**COLLECTED DATA:**
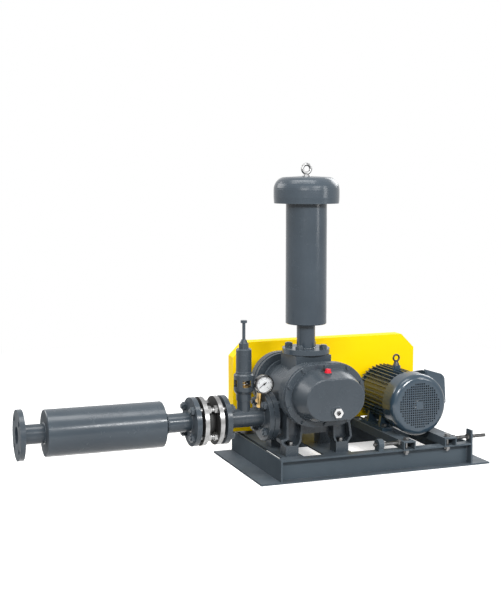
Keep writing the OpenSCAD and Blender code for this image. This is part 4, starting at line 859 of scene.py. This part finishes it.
def buildValveSpring():
    low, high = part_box("relief_spring")
    centre = (low + high) / 2
    wire, turns = valveSpring["wire"], valveSpring["turns"]
    radius = (high.x - low.x) / 2 - wire
    length = high.z - low.z
    rise = valveSpring["closed"] * wire  # of the first and the last turn
    gap = (length - 2 * wire - 2 * rise) / (turns - 2)  # of each turn between them
    rings = []
    for i in range(turns * valveSpring["steps"] + 1):
        t = i / valveSpring["steps"]
        closed = min(t, 1.0) + max(t - turns + 1, 0.0)
        z = low.z + wire + rise * closed + gap * min(max(t - 1.0, 0.0), turns - 2)
        a = 2 * math.pi * t
        ring = []
        for b in roundAngles(valveSpring["sides"]):
            r = radius + wire * math.cos(b)
            ring.append((centre.x + r * math.cos(a), centre.y + r * math.sin(a), z + wire * math.sin(b)))
        rings.append(ring)
    piece = addPiece("valveSpring", joinRings(rings, False), bareSteel, "skid", autoAngle=0.9)
    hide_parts("relief_spring")
    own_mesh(piece)


buildBelts()
buildValveSpring()
print("belts and valve spring swept")


# stage and light

pureWhite = (1.0, 1.0, 1.0, 1.0)
stage = {
    "size": 30.0, "floor": (0.90, 0.90, 0.90, 1.0), "bounce": (0.22, 0.22, 0.22, 1.0), "glow": 0.50,
    "world": 0.38, "centre": (-0.35, 0.25, 0.0), "plain": 1.1, "white": 2.6,
}


def seenDirectly(tree):
    path = addNode(tree, "LightPath").outputs
    seen = calc(tree, "MAXIMUM", path["Is Camera Ray"], path["Is Glossy Ray"])
    return calc(tree, "MAXIMUM", seen, path["Is Transmission Ray"])


def buildFloor():
    mesh = bpy.data.meshes.new("floor")
    s = stage["size"]
    mesh.from_pydata([(-s, -s, 0), (s, -s, 0), (s, s, 0), (-s, s, 0)], [], [(0, 1, 2, 3)])
    floor = bpy.data.objects.new("floor", mesh)
    scene.collection.objects.link(floor)
    material, tree, surface = newMaterial("paleFloor", {
        "Base Color": stage["floor"], "Roughness": 0.9, "Specular IOR Level": 0.0,
    })
    # the floor brightens to the backdrop's white away from the object, so no horizon shows
    away = addNode(tree, "VectorMath", {"operation": "DISTANCE"}, {0: objectPlace(tree), 1: stage["centre"]})
    far = remap(tree, away.outputs["Value"], stage["plain"], stage["white"])
    glow = addNode(tree, "Emission", None, {"Color": pureWhite, "Strength": stage["glow"]})
    both = addNode(tree, "AddShader", None, {0: surface.outputs[0], 1: glow.outputs[0]})
    white = addNode(tree, "Emission", None, {"Color": pureWhite, "Strength": 1.0})
    backdrop = addNode(tree, "MixShader", None, {0: far, 1: both.outputs[0], 2: white.outputs[0]})
    # light that bounces off the floor onto the object is dimmer than what the camera sees
    dim = addNode(tree, "BsdfDiffuse", None, {"Color": stage["bounce"]})
    mix = addNode(tree, "MixShader", None, {0: seenDirectly(tree), 1: dim.outputs[0], 2: backdrop.outputs[0]})
    feed(tree, mix.outputs[0], tree.nodes["Material Output"].inputs["Surface"])
    mesh.materials.append(material)


def buildWorld():
    world = bpy.data.worlds.new("studio")
    scene.world = world
    world.use_nodes = True
    tree = world.node_tree
    back = tree.nodes["Background"]
    back.inputs["Color"].default_value = pureWhite
    feed(tree, remap(tree, seenDirectly(tree), 0.0, 1.0, stage["world"], 1.0), back.inputs["Strength"])


lamps = {
    "overhead": {"place": (-0.6, -0.2, 2.6), "aim": (-0.35, 0.15, 0.3), "size": (2.0, 0.8), "power": 34.0},
    "frontLeft": {"place": (-1.75, -2.5, 1.75), "aim": (-0.6, 0.1, 0.3), "size": (1.3, 0.3), "power": 56.0},
    "frontRight": {"place": (0.35, -2.6, 1.75), "aim": (-0.1, 0.1, 0.3), "size": (1.3, 0.3), "power": 50.0},
    "rearLeft": {"place": (-2.8, 2.5, 2.2), "aim": (-0.4, 0.3, 0.35), "size": (2.4, 1.6), "power": 60.0},
    "rearRight": {"place": (2.8, 1.9, 2.3), "aim": (-0.2, 0.3, 0.35), "size": (2.4, 1.6), "power": 58.0},
    "rightSide": {"place": (1.7, -1.9, 1.3), "aim": (-0.1, 0.1, 0.4), "size": (0.6, 1.4), "power": 18.0},
}


def buildLamps():
    for name, lamp in lamps.items():
        data = bpy.data.lights.new(name, "AREA")
        data.shape = "RECTANGLE"
        data.size, data.size_y = lamp["size"]
        data.energy = lamp["power"]
        obj = bpy.data.objects.new(name, data)
        obj.location = lamp["place"]
        aim = Vector(lamp["aim"]) - Vector(lamp["place"])
        obj.rotation_euler = aim.to_track_quat("-Z", "Y").to_euler()
        scene.collection.objects.link(obj)


buildFloor()
buildWorld()
buildLamps()
print("stage and lamps ready")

**CHALLENGE:**
Give the complete listing a second time, exactly as it reads.

**COMPLETE OUTPUT:**
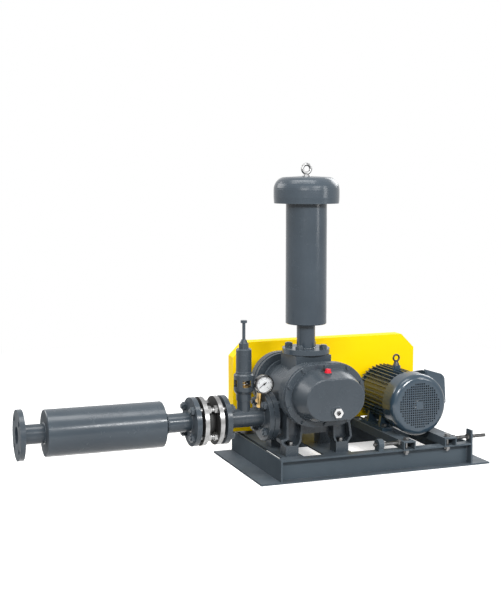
Keep writing the OpenSCAD and Blender code for this image. This is part 4, starting at line 859 of scene.py. This part finishes it.
def buildValveSpring():
    low, high = part_box("relief_spring")
    centre = (low + high) / 2
    wire, turns = valveSpring["wire"], valveSpring["turns"]
    radius = (high.x - low.x) / 2 - wire
    length = high.z - low.z
    rise = valveSpring["closed"] * wire  # of the first and the last turn
    gap = (length - 2 * wire - 2 * rise) / (turns - 2)  # of each turn between them
    rings = []
    for i in range(turns * valveSpring["steps"] + 1):
        t = i / valveSpring["steps"]
        closed = min(t, 1.0) + max(t - turns + 1, 0.0)
        z = low.z + wire + rise * closed + gap * min(max(t - 1.0, 0.0), turns - 2)
        a = 2 * math.pi * t
        ring = []
        for b in roundAngles(valveSpring["sides"]):
            r = radius + wire * math.cos(b)
            ring.append((centre.x + r * math.cos(a), centre.y + r * math.sin(a), z + wire * math.sin(b)))
        rings.append(ring)
    piece = addPiece("valveSpring", joinRings(rings, False), bareSteel, "skid", autoAngle=0.9)
    hide_parts("relief_spring")
    own_mesh(piece)


buildBelts()
buildValveSpring()
print("belts and valve spring swept")


# stage and light

pureWhite = (1.0, 1.0, 1.0, 1.0)
stage = {
    "size": 30.0, "floor": (0.90, 0.90, 0.90, 1.0), "bounce": (0.22, 0.22, 0.22, 1.0), "glow": 0.50,
    "world": 0.38, "centre": (-0.35, 0.25, 0.0), "plain": 1.1, "white": 2.6,
}


def seenDirectly(tree):
    path = addNode(tree, "LightPath").outputs
    seen = calc(tree, "MAXIMUM", path["Is Camera Ray"], path["Is Glossy Ray"])
    return calc(tree, "MAXIMUM", seen, path["Is Transmission Ray"])


def buildFloor():
    mesh = bpy.data.meshes.new("floor")
    s = stage["size"]
    mesh.from_pydata([(-s, -s, 0), (s, -s, 0), (s, s, 0), (-s, s, 0)], [], [(0, 1, 2, 3)])
    floor = bpy.data.objects.new("floor", mesh)
    scene.collection.objects.link(floor)
    material, tree, surface = newMaterial("paleFloor", {
        "Base Color": stage["floor"], "Roughness": 0.9, "Specular IOR Level": 0.0,
    })
    # the floor brightens to the backdrop's white away from the object, so no horizon shows
    away = addNode(tree, "VectorMath", {"operation": "DISTANCE"}, {0: objectPlace(tree), 1: stage["centre"]})
    far = remap(tree, away.outputs["Value"], stage["plain"], stage["white"])
    glow = addNode(tree, "Emission", None, {"Color": pureWhite, "Strength": stage["glow"]})
    both = addNode(tree, "AddShader", None, {0: surface.outputs[0], 1: glow.outputs[0]})
    white = addNode(tree, "Emission", None, {"Color": pureWhite, "Strength": 1.0})
    backdrop = addNode(tree, "MixShader", None, {0: far, 1: both.outputs[0], 2: white.outputs[0]})
    # light that bounces off the floor onto the object is dimmer than what the camera sees
    dim = addNode(tree, "BsdfDiffuse", None, {"Color": stage["bounce"]})
    mix = addNode(tree, "MixShader", None, {0: seenDirectly(tree), 1: dim.outputs[0], 2: backdrop.outputs[0]})
    feed(tree, mix.outputs[0], tree.nodes["Material Output"].inputs["Surface"])
    mesh.materials.append(material)


def buildWorld():
    world = bpy.data.worlds.new("studio")
    scene.world = world
    world.use_nodes = True
    tree = world.node_tree
    back = tree.nodes["Background"]
    back.inputs["Color"].default_value = pureWhite
    feed(tree, remap(tree, seenDirectly(tree), 0.0, 1.0, stage["world"], 1.0), back.inputs["Strength"])


lamps = {
    "overhead": {"place": (-0.6, -0.2, 2.6), "aim": (-0.35, 0.15, 0.3), "size": (2.0, 0.8), "power": 34.0},
    "frontLeft": {"place": (-1.75, -2.5, 1.75), "aim": (-0.6, 0.1, 0.3), "size": (1.3, 0.3), "power": 56.0},
    "frontRight": {"place": (0.35, -2.6, 1.75), "aim": (-0.1, 0.1, 0.3), "size": (1.3, 0.3), "power": 50.0},
    "rearLeft": {"place": (-2.8, 2.5, 2.2), "aim": (-0.4, 0.3, 0.35), "size": (2.4, 1.6), "power": 60.0},
    "rearRight": {"place": (2.8, 1.9, 2.3), "aim": (-0.2, 0.3, 0.35), "size": (2.4, 1.6), "power": 58.0},
    "rightSide": {"place": (1.7, -1.9, 1.3), "aim": (-0.1, 0.1, 0.4), "size": (0.6, 1.4), "power": 18.0},
}


def buildLamps():
    for name, lamp in lamps.items():
        data = bpy.data.lights.new(name, "AREA")
        data.shape = "RECTANGLE"
        data.size, data.size_y = lamp["size"]
        data.energy = lamp["power"]
        obj = bpy.data.objects.new(name, data)
        obj.location = lamp["place"]
        aim = Vector(lamp["aim"]) - Vector(lamp["place"])
        obj.rotation_euler = aim.to_track_quat("-Z", "Y").to_euler()
        scene.collection.objects.link(obj)


buildFloor()
buildWorld()
buildLamps()
print("stage and lamps ready")